## SHORT EXERCISE
Output exactly, and only, the lines from the line containing "bake_transform(piece)" through the line containing "self.grid, self.normals = grid, normals", both included.

## DATA
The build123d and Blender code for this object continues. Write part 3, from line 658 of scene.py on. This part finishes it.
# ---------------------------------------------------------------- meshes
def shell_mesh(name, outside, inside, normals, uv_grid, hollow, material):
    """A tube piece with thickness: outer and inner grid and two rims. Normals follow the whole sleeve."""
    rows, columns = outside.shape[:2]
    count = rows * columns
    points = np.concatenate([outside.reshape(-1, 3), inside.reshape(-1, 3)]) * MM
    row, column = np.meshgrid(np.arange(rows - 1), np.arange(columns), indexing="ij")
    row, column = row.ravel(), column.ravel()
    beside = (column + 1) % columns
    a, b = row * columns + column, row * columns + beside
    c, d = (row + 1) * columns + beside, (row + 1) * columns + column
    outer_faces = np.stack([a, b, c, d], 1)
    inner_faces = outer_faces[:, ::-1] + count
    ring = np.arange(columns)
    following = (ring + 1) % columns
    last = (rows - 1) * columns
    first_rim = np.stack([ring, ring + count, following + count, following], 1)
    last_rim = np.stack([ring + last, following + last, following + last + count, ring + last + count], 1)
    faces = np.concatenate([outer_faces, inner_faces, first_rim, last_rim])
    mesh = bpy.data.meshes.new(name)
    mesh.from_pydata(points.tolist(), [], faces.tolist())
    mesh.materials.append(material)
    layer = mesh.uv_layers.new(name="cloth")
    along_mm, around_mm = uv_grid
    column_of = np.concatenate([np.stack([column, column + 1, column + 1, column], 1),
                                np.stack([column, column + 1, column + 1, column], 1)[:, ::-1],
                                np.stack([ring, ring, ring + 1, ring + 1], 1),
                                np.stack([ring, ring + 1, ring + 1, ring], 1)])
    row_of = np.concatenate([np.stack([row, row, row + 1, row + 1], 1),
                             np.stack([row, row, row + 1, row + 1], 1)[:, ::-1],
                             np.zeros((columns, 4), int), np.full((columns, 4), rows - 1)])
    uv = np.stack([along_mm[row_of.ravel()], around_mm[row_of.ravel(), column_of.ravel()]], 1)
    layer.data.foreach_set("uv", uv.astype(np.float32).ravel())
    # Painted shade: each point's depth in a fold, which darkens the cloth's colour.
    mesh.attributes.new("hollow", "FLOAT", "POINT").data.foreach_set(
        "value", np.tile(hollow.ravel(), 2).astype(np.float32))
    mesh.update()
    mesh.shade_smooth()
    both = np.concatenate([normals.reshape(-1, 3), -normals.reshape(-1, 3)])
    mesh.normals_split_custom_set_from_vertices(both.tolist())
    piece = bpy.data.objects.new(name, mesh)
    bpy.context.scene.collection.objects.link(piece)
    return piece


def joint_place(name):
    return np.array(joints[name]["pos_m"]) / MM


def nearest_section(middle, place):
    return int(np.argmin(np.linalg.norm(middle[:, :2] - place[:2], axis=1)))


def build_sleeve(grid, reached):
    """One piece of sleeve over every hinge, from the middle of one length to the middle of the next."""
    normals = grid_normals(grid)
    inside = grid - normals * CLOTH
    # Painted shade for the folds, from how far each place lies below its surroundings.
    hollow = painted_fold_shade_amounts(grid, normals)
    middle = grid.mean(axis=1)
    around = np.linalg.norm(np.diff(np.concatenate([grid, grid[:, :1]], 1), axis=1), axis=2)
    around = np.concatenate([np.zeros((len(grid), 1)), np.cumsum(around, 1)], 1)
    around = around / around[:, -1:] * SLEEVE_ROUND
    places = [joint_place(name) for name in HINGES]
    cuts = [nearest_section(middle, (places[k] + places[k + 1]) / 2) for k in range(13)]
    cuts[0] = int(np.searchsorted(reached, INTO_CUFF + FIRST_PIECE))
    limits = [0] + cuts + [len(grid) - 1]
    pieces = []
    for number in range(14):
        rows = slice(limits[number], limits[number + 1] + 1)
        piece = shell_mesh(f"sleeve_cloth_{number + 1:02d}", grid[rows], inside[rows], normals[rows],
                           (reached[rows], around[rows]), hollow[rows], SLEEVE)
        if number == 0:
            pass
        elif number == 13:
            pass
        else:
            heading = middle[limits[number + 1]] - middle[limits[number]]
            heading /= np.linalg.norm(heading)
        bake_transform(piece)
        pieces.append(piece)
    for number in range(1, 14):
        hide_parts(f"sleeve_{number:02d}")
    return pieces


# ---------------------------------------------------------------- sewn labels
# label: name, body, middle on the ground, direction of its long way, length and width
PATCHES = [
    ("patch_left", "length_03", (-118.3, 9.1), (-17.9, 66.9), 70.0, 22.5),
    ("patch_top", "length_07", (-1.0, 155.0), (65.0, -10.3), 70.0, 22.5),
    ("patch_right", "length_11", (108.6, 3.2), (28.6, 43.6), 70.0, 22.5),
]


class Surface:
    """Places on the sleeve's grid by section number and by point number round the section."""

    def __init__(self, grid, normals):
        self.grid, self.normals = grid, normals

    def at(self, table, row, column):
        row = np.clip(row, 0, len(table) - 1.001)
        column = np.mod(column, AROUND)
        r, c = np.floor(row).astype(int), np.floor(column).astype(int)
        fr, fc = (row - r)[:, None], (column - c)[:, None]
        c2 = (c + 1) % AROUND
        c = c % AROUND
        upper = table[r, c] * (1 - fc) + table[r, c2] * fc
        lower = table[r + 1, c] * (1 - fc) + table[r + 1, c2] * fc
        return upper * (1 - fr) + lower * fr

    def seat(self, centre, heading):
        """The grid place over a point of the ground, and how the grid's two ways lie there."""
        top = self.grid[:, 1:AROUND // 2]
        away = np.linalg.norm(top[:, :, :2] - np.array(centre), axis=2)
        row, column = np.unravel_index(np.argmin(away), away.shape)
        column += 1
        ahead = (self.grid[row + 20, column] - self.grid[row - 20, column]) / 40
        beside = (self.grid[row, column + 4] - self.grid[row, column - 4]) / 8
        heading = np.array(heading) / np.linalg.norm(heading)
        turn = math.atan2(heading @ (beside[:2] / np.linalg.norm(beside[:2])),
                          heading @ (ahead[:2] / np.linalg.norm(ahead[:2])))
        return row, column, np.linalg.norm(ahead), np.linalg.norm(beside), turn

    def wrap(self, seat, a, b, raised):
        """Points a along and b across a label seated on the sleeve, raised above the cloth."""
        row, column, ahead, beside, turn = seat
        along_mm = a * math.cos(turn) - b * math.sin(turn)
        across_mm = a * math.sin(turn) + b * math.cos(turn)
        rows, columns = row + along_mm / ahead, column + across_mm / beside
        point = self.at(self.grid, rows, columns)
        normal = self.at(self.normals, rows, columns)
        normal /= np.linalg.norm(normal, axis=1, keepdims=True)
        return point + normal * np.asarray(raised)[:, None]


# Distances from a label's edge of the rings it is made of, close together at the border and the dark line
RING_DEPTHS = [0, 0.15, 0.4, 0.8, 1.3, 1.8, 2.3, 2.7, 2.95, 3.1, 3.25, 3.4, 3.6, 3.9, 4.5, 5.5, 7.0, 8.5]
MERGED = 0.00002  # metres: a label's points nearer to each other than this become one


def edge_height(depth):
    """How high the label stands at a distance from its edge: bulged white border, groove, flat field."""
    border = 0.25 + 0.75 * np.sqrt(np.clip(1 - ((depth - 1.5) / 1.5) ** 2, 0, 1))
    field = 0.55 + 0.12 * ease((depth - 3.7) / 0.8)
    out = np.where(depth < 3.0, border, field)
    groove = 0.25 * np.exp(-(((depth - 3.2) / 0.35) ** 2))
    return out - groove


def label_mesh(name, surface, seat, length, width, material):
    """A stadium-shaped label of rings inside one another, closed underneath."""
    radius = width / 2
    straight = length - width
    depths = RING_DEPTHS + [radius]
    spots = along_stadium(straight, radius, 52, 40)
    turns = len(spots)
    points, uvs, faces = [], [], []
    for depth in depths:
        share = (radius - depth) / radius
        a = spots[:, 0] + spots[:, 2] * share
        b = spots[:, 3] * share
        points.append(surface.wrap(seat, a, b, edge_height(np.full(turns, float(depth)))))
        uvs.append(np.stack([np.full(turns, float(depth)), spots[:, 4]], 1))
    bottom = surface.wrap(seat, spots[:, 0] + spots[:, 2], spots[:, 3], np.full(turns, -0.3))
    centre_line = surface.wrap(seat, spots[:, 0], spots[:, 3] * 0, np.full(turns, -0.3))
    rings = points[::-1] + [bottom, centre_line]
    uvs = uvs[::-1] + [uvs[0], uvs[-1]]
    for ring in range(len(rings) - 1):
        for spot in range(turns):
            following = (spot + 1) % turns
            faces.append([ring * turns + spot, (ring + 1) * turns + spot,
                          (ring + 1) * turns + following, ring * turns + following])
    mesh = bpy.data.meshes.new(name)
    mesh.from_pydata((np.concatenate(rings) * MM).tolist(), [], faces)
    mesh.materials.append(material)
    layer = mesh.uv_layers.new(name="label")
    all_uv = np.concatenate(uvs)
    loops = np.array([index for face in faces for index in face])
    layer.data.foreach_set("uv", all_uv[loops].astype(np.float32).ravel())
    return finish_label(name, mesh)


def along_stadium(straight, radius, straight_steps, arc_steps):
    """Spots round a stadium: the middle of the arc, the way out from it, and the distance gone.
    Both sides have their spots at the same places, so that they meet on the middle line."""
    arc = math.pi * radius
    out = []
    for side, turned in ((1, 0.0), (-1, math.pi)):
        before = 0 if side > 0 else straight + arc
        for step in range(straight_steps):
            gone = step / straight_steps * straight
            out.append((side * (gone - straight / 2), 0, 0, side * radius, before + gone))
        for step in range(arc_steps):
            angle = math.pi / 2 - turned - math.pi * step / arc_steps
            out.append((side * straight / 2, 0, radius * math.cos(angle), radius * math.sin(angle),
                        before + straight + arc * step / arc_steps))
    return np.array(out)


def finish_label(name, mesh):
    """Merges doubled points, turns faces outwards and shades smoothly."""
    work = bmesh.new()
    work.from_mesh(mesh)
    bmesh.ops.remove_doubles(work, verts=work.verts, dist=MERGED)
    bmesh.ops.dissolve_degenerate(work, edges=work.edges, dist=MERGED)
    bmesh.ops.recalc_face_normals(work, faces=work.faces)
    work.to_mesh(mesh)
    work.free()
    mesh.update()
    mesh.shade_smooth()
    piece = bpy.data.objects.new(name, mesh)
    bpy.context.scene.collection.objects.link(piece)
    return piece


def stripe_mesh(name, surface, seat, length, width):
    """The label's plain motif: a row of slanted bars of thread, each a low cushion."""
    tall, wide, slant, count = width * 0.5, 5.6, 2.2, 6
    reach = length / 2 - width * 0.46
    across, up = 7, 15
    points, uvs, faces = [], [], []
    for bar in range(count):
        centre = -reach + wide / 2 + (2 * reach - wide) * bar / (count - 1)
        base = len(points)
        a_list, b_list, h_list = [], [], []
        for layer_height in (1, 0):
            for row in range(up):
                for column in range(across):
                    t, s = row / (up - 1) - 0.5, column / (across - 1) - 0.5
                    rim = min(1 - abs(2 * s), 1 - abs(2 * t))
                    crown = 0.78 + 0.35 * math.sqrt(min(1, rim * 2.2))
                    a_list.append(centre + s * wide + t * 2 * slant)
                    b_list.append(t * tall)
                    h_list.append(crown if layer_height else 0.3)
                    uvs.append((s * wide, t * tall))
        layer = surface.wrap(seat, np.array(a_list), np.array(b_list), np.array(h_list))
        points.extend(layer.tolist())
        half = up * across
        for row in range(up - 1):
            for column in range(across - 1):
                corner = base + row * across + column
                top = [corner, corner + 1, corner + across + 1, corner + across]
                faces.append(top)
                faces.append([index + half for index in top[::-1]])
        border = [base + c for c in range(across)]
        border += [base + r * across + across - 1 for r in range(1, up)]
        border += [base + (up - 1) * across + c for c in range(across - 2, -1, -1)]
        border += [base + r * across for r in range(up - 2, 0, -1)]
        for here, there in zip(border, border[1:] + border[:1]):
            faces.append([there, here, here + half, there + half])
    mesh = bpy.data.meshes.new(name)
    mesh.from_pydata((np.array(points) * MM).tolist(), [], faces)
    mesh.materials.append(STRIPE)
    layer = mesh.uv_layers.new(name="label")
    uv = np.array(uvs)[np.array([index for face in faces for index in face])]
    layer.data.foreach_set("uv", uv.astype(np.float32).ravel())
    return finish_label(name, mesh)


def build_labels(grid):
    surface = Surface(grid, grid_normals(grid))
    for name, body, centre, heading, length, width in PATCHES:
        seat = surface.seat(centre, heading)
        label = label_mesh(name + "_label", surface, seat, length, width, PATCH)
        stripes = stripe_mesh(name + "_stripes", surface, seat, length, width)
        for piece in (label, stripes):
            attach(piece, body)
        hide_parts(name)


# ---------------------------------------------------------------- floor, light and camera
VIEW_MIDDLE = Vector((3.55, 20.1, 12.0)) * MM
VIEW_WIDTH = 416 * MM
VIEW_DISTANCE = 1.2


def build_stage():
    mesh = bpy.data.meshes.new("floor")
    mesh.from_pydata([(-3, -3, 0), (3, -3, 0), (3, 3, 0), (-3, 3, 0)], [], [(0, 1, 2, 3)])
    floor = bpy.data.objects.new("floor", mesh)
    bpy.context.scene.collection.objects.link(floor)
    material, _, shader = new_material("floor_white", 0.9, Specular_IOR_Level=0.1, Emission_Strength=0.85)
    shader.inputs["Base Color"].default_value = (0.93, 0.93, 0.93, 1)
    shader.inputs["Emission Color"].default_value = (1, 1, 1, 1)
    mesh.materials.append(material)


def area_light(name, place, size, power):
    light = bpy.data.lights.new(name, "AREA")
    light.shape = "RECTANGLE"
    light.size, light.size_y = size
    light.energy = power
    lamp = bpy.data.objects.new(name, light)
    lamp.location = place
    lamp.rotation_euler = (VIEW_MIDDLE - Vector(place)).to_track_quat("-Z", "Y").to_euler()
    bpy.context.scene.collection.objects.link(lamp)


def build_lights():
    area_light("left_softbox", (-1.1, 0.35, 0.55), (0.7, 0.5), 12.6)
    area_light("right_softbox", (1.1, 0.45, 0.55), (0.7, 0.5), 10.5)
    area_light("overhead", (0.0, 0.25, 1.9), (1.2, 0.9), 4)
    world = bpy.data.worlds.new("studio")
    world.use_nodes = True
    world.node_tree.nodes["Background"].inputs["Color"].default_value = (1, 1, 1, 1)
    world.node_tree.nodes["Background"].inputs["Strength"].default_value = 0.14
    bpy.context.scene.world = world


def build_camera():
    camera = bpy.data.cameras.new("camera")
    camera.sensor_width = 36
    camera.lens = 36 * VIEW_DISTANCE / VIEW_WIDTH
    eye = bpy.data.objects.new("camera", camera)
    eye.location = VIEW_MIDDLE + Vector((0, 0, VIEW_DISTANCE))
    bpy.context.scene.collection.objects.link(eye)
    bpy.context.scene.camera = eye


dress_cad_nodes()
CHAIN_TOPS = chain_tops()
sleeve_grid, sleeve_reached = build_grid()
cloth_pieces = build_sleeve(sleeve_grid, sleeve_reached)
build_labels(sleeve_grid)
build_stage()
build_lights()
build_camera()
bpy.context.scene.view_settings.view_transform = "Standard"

## SOLUTION FOR THIS TASK
        bake_transform(piece)
        pieces.append(piece)
    for number in range(1, 14):
        hide_parts(f"sleeve_{number:02d}")
    return pieces


# ---------------------------------------------------------------- sewn labels
# label: name, body, middle on the ground, direction of its long way, length and width
PATCHES = [
    ("patch_left", "length_03", (-118.3, 9.1), (-17.9, 66.9), 70.0, 22.5),
    ("patch_top", "length_07", (-1.0, 155.0), (65.0, -10.3), 70.0, 22.5),
    ("patch_right", "length_11", (108.6, 3.2), (28.6, 43.6), 70.0, 22.5),
]


class Surface:
    """Places on the sleeve's grid by section number and by point number round the section."""

    def __init__(self, grid, normals):
        self.grid, self.normals = grid, normals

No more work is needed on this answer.